» SUPPLIED DATA:
/---

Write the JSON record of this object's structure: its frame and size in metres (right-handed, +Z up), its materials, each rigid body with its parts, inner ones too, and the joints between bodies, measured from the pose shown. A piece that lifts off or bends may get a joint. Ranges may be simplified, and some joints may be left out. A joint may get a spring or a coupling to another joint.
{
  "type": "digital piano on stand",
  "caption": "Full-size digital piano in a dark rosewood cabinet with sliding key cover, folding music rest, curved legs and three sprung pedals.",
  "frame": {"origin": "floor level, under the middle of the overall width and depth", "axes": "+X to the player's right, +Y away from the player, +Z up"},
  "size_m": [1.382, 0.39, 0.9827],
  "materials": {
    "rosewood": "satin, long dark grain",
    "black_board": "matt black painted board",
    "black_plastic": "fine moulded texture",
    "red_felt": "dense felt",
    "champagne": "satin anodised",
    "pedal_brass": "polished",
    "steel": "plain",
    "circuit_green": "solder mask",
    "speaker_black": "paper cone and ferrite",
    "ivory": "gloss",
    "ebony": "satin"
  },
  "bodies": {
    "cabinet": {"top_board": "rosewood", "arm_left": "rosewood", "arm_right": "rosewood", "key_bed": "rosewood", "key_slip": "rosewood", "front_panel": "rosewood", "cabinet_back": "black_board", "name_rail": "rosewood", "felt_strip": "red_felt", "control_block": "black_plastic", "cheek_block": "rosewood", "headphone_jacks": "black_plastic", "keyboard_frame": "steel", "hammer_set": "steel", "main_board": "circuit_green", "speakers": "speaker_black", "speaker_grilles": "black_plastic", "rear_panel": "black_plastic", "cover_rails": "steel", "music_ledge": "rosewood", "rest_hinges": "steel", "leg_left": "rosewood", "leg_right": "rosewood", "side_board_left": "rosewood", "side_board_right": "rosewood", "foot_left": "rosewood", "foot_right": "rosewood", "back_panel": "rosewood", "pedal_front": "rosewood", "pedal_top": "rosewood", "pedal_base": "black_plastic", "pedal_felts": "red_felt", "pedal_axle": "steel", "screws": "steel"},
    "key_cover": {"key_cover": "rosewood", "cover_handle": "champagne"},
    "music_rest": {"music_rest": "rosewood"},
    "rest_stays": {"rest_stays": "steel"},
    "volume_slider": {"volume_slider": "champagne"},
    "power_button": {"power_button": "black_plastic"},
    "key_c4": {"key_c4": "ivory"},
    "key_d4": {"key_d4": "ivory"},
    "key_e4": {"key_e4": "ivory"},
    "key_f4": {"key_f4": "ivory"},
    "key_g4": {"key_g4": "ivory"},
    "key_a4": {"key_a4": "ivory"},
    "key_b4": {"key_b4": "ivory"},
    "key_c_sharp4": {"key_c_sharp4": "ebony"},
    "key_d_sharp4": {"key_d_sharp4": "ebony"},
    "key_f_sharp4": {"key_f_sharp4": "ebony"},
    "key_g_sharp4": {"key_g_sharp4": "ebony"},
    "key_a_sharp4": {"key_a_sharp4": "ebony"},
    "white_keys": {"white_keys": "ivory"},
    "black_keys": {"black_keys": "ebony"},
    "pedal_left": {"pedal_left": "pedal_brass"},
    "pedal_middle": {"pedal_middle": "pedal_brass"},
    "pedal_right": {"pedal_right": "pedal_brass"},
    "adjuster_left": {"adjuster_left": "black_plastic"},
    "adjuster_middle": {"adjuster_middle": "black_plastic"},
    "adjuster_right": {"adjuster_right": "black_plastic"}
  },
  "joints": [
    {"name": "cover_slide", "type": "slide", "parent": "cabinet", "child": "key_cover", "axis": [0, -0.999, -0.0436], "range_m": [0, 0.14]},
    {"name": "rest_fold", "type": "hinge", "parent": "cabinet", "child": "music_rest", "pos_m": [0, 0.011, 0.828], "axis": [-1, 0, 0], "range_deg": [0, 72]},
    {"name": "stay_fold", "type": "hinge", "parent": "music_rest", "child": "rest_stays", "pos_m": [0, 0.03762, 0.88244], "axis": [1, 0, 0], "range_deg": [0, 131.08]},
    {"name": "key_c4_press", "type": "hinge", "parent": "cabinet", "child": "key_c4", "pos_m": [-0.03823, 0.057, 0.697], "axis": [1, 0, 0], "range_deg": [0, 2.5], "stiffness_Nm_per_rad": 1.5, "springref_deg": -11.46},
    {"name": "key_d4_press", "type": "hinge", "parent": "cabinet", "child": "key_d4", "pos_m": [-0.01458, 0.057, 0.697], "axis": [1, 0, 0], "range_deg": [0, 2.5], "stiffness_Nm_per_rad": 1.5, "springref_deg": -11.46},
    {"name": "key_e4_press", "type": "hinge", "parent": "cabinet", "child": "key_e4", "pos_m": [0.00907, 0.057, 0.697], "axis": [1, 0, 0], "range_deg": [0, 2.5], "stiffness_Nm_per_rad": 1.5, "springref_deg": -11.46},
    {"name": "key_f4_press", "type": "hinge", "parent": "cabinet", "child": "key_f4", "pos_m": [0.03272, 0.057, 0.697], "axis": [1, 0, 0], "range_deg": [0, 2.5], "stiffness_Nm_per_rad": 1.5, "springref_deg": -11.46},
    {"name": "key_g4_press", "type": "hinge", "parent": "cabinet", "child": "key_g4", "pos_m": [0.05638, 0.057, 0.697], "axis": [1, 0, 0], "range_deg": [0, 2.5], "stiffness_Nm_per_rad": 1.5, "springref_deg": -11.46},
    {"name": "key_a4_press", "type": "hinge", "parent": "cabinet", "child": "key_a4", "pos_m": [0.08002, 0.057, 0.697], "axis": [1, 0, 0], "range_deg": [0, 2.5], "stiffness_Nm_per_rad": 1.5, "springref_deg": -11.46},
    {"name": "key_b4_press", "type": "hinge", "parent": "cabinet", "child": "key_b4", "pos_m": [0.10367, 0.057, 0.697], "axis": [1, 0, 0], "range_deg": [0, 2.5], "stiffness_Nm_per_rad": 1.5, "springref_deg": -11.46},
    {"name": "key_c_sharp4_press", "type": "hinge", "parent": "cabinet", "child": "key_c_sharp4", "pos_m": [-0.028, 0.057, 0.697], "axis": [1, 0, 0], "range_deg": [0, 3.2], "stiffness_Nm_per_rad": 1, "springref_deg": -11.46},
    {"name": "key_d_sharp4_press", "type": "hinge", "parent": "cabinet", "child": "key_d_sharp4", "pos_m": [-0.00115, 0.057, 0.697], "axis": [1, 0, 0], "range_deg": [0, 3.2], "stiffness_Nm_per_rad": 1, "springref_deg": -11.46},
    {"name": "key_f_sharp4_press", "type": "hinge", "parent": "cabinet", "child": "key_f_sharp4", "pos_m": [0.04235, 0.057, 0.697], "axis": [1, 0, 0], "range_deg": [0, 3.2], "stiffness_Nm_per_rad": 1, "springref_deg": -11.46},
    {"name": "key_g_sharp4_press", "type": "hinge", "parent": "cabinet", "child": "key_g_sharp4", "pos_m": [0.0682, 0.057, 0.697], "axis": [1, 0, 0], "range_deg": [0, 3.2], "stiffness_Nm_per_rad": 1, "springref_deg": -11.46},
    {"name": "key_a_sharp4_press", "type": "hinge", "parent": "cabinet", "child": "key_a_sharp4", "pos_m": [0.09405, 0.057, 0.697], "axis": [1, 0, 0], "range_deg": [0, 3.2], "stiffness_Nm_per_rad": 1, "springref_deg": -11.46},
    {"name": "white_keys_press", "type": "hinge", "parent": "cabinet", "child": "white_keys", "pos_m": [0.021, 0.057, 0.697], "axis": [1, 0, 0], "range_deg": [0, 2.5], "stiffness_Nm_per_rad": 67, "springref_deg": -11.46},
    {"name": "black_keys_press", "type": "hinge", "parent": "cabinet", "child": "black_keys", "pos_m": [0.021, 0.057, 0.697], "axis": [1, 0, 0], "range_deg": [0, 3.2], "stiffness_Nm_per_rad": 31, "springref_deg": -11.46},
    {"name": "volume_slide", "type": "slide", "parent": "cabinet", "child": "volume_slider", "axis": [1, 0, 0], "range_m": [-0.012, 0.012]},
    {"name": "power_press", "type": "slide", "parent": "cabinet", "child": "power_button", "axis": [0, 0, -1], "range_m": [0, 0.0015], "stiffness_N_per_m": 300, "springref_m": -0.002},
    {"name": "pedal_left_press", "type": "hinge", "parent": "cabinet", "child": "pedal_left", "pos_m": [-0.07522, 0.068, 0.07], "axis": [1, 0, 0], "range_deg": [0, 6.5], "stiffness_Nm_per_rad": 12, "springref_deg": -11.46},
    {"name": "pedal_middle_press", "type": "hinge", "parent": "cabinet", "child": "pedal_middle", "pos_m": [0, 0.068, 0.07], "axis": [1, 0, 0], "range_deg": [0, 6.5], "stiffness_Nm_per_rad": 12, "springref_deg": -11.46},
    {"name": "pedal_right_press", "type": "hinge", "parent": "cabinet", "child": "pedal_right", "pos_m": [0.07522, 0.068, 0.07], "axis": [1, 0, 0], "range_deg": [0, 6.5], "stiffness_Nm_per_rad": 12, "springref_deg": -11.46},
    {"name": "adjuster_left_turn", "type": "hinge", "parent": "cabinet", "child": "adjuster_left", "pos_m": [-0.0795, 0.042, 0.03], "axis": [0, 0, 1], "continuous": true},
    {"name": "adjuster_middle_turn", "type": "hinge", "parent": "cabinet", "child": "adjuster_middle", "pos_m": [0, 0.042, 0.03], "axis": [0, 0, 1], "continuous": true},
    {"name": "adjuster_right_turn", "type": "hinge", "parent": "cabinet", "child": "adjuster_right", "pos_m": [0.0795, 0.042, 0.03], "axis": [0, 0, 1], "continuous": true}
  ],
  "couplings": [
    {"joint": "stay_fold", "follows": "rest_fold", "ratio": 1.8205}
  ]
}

\---

» INSTRUCTIONS TO FOLLOW:
Using the listing above, return all lines where the word "joints" occurs.

» FINISHED TASK:
Write the JSON record of this object's structure: its frame and size in metres (right-handed, +Z up), its materials, each rigid body with its parts, inner ones too, and the joints between bodies, measured from the pose shown. A piece that lifts off or bends may get a joint. Ranges may be simplified, and some joints may be left out. A joint may get a spring or a coupling to another joint.
  "joints": [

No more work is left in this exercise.